> Aim
Quote the lines exactly, starting with the line that contains "const paste = new" and ending with the line that contains "if empty is", and leave out all other lines.

··· Task inputs

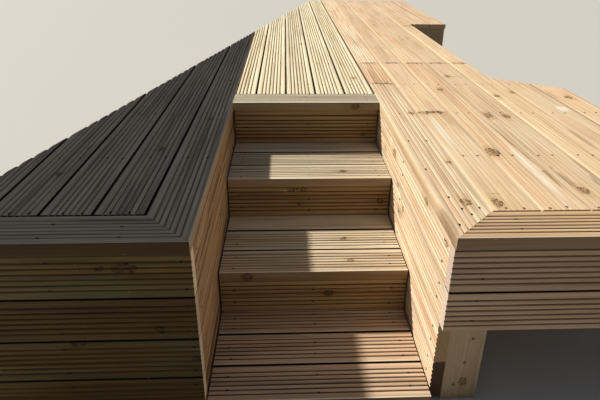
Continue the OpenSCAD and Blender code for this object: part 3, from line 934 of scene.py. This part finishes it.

······
··· Task inputs

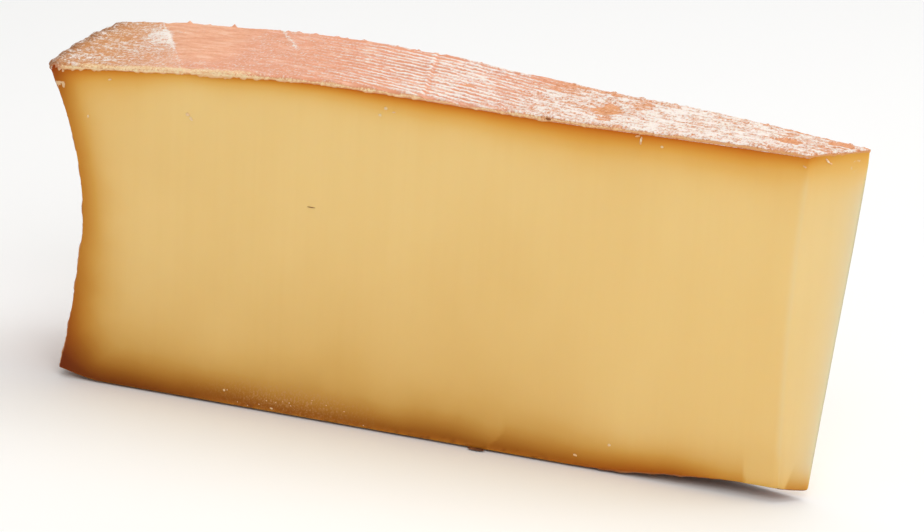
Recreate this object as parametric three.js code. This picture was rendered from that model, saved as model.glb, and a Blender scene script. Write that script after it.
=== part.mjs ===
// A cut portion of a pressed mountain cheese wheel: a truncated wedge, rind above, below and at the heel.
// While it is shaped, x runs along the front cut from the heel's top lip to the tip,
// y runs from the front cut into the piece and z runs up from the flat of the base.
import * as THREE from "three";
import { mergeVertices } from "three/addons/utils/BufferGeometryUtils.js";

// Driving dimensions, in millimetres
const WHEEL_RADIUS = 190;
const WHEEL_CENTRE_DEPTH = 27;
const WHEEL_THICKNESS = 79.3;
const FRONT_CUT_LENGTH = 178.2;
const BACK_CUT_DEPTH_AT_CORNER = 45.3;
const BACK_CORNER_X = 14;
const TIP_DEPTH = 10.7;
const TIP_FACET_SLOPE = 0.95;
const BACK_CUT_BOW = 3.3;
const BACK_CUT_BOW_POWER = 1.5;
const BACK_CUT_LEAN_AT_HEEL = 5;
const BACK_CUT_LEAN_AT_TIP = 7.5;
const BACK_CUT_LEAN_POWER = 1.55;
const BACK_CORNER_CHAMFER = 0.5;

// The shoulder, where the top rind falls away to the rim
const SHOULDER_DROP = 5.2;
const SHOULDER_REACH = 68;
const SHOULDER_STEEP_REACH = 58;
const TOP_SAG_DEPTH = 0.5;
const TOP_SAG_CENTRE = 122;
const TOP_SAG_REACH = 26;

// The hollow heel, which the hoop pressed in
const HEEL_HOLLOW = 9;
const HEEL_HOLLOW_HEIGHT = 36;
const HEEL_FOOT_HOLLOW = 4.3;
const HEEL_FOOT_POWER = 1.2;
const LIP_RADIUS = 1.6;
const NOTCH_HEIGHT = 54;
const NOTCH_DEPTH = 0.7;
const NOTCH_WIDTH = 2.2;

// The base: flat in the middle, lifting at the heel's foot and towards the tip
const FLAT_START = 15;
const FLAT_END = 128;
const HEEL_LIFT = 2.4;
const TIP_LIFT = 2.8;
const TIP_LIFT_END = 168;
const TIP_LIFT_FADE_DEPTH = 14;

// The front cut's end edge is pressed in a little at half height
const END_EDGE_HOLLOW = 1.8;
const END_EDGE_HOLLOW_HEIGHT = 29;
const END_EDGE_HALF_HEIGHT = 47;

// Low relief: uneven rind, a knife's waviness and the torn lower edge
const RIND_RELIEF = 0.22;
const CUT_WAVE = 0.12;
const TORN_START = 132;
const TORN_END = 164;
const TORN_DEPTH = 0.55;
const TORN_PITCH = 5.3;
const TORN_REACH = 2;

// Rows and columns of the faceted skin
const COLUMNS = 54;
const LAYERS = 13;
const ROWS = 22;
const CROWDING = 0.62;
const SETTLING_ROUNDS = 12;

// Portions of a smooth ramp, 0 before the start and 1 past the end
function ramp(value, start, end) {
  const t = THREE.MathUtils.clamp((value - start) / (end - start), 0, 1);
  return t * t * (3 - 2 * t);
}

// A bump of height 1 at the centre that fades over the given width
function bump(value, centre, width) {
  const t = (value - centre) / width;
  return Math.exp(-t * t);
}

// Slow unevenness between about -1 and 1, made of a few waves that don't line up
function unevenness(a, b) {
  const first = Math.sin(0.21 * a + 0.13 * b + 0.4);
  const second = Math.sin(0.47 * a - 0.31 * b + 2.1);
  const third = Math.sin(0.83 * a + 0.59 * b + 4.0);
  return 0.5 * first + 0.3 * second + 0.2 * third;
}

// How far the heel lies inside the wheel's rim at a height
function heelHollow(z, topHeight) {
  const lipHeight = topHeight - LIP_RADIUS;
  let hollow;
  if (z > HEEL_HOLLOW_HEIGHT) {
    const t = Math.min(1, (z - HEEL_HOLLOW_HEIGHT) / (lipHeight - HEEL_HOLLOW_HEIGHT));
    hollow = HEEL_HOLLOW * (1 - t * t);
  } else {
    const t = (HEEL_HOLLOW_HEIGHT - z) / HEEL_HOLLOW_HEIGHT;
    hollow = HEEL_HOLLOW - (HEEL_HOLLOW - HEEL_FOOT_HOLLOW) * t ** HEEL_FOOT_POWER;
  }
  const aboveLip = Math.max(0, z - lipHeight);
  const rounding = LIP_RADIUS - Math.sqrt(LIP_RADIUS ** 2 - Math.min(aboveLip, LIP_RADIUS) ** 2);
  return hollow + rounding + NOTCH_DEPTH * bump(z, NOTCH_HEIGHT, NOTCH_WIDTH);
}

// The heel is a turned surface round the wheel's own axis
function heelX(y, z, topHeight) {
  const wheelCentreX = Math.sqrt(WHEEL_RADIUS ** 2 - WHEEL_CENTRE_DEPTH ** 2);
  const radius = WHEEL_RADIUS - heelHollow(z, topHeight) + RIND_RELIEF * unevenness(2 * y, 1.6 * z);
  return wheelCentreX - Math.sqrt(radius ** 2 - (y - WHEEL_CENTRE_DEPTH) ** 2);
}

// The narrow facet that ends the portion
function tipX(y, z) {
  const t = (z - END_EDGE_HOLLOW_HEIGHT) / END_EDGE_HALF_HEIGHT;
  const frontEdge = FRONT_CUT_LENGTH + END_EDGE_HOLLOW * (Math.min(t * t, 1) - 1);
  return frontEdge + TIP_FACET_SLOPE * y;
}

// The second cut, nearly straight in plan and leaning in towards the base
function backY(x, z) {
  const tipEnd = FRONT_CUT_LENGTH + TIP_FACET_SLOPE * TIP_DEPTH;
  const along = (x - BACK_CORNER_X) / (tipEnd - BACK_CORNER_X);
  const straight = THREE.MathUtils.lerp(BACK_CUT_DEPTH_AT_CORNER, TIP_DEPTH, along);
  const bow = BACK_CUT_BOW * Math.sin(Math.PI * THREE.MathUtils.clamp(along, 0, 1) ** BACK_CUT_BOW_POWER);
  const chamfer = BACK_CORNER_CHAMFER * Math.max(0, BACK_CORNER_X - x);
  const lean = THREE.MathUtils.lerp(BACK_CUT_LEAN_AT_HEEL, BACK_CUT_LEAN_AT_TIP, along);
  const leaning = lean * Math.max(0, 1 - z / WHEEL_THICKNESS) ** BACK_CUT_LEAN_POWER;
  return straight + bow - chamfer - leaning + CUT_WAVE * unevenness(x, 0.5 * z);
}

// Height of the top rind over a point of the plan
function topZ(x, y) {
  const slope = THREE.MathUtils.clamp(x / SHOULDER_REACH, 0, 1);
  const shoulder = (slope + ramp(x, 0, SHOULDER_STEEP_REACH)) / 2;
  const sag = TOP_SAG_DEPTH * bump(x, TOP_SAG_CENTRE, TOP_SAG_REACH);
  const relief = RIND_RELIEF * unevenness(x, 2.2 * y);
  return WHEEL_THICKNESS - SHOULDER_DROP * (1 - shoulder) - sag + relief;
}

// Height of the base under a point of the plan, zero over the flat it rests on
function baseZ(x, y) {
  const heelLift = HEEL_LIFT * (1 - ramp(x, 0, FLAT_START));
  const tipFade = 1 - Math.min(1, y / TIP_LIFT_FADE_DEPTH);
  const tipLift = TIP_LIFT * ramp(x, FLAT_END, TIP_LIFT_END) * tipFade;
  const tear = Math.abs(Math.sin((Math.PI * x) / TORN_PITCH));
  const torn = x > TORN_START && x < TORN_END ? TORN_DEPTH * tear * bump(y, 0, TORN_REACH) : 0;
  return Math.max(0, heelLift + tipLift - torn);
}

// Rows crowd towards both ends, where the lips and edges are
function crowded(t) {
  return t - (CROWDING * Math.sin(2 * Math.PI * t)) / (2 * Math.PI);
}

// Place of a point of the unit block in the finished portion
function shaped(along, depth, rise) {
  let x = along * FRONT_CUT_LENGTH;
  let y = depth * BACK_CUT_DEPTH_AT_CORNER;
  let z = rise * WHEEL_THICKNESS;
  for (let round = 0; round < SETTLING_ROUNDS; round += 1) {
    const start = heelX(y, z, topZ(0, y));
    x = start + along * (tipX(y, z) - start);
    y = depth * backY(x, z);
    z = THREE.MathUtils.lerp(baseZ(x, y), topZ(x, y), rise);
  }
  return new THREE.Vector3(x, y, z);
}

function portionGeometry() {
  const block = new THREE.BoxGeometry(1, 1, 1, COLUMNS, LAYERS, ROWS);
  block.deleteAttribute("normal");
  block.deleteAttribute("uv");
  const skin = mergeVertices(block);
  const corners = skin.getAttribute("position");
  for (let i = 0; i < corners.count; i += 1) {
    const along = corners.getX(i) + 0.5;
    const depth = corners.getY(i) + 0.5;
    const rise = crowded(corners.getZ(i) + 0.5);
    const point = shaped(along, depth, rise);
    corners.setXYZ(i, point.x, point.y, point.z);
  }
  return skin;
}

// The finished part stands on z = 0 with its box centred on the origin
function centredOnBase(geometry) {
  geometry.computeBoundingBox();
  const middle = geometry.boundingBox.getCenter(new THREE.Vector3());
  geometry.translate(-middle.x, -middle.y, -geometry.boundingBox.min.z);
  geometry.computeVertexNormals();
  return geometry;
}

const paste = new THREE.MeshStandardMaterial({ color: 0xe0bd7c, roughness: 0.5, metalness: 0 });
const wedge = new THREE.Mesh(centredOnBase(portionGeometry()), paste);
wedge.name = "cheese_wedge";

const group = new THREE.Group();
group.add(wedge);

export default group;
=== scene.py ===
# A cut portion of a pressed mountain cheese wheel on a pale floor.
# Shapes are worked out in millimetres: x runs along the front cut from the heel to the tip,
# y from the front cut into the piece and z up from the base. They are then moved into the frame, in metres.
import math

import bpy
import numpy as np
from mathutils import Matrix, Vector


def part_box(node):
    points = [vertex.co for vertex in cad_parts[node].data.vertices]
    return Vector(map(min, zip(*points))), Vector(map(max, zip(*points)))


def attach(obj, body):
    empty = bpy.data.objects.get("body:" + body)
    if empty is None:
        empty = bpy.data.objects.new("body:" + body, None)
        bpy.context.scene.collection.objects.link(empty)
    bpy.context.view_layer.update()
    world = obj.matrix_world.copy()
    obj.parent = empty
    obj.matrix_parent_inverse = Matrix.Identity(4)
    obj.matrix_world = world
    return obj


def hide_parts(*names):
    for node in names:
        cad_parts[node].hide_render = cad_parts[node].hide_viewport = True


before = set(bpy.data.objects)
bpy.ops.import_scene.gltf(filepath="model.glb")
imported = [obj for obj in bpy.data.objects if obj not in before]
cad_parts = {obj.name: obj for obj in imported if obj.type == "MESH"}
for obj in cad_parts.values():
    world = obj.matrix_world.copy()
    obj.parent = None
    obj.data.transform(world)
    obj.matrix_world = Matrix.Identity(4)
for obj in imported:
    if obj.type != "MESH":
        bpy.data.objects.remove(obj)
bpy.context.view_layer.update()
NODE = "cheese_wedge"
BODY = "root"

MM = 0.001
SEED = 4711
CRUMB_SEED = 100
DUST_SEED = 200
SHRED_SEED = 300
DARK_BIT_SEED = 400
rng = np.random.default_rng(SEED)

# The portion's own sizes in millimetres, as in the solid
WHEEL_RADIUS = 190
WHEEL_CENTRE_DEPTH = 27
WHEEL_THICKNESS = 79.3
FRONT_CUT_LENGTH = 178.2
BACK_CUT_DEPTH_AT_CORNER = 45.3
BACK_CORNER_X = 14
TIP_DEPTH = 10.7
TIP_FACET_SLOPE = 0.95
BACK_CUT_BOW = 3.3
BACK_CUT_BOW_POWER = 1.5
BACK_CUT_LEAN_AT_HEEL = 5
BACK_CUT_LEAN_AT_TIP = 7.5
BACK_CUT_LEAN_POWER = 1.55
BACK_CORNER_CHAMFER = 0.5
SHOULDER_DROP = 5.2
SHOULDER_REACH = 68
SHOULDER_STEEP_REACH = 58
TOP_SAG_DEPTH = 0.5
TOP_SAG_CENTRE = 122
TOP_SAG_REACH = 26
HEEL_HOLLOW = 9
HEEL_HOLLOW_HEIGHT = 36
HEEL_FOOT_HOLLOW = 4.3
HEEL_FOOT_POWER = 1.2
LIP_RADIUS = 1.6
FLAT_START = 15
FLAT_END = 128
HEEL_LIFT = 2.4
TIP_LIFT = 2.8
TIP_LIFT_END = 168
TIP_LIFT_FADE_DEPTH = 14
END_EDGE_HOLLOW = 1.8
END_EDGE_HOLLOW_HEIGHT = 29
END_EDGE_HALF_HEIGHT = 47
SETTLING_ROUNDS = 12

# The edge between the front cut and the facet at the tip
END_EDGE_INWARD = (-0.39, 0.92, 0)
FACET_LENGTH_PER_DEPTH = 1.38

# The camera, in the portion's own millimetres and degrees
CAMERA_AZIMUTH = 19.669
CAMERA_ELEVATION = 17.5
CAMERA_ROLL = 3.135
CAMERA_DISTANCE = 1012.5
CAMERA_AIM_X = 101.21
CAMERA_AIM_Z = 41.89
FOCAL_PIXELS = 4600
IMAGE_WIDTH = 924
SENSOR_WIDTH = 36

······
··· Task inputs

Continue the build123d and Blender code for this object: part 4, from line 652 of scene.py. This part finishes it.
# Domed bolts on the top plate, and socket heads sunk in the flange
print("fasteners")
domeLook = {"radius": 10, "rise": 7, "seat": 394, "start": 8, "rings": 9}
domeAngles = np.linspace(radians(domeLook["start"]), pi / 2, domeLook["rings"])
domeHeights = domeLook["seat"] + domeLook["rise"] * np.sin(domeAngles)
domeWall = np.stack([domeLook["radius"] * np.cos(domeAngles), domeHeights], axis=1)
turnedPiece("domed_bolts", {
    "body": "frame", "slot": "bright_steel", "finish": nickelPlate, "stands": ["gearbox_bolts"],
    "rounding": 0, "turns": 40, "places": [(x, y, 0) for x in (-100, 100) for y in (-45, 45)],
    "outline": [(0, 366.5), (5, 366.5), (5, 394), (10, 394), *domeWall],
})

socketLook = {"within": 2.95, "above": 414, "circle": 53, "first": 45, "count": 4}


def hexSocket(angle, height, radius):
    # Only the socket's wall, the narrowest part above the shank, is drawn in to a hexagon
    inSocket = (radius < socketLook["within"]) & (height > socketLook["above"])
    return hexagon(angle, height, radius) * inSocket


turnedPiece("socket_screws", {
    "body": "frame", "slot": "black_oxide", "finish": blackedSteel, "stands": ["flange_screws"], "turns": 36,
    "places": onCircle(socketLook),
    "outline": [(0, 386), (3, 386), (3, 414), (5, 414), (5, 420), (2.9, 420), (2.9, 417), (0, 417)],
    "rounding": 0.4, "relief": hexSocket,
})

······

> Completed exercise
const paste = new THREE.MeshStandardMaterial({ color: 0xe0bd7c, roughness: 0.5, metalness: 0 });
const wedge = new THREE.Mesh(centredOnBase(portionGeometry()), paste);
wedge.name = "cheese_wedge";

const group = new THREE.Group();
group.add(wedge);

export default group;
=== scene.py ===
# A cut portion of a pressed mountain cheese wheel on a pale floor.
# Shapes are worked out in millimetres: x runs along the front cut from the heel to the tip,
# y from the front cut into the piece and z up from the base. They are then moved into the frame, in metres.
import math

import bpy
import numpy as np
from mathutils import Matrix, Vector


def part_box(node):
    points = [vertex.co for vertex in cad_parts[node].data.vertices]
    return Vector(map(min, zip(*points))), Vector(map(max, zip(*points)))


def attach(obj, body):
    empty = bpy.data.objects.get("body:" + body)
    if empty is None:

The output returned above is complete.